Никогда доселе не выслеживал, не подслушивал, не подглядывал Бакутин, но сегодня…
С утра поехали с Лисицыным на ДНС. Лисицын не вдруг согласился на эту поездку, вывалил целый короб наиважнейших, неотложных дел, показал расписанный по часам день, но Бакутин оборвал недовольно - "хватит!" - и главный инженер сдался, поехал.
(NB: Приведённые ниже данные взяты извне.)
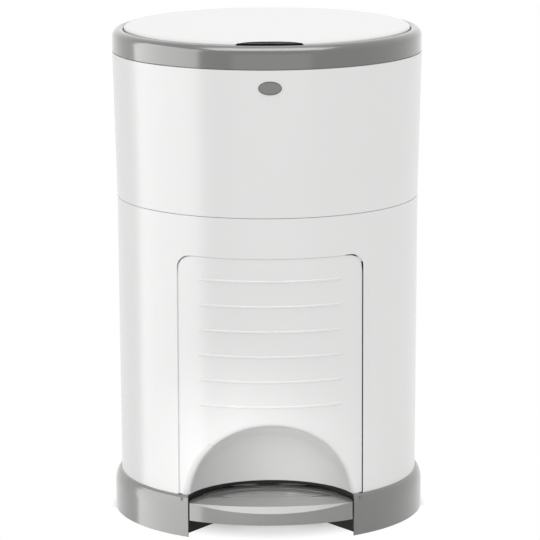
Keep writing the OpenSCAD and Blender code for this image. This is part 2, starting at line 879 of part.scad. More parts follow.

Давно подкинул Бакутин своему главному идею объединения на одной площадке кустовых и дожимных насосных станций. Расчеты доказывали: разумно, экономично, выгодно. Вдвое дешевле строительство, вдвое меньше обслуги, проще управление, словом - "все тридцать четыре удовольствия", как выразился Лисицын, закончив первичные расчеты. Но, кроме поддакивания, подхваливания и обещаний, ничего не делал, выжидая официального заключения головного научно-исследовательского института, куда давным-давно отправили предложение. Бакутин и сам понимал, что верней, надежней было бы эту идею пропустить через институтские ЭВМ, заручиться одобрением НИИ, разрешением главка, а уж потом экспериментировать. Но… ждать да догонять - не умел, не хотел, не мог. И объяснялось это не только характером. Турмаган рос с непостижимой, может быть, с недопустимой быстротой: в текущем, заканчивающемся четвертом году своего существования Турмаган одолеет уже четверть пути к заветному рубежу. В будущем году выйдет почти на середину. Все гуще становятся ряды промысловых и нагнетательных скважин. По одним выкачивают нефть из пластов, по другим гонят туда воду. Трубопроводы гигантскими тысячекилометровыми стальными сосудами вкривь и вкось прошили турмаганские болота. Добытую нефть предстояло отбить от подземных вод, обессолить, загнать в трубу, протянутую к перерабатывающему заводу. Одолеть этот великий путь сибирской нефти помогали тысячи сложных и мощных машин: насосные станции, установки для замера и поддержания пластового давления, и… все это росло, множилось в геометрической прогрессии, становясь трудноуправляемым, мешало дальнейшему стремительному взлету к фантастической высоте. Потому-то, не ожидая санкций и типовых проектов, надо было немедленно многочисленные разрозненные узлы этого неохватного хозяйства укрупнять, совмещать, автоматизировать, а стало быть - экспериментировать и рисковать.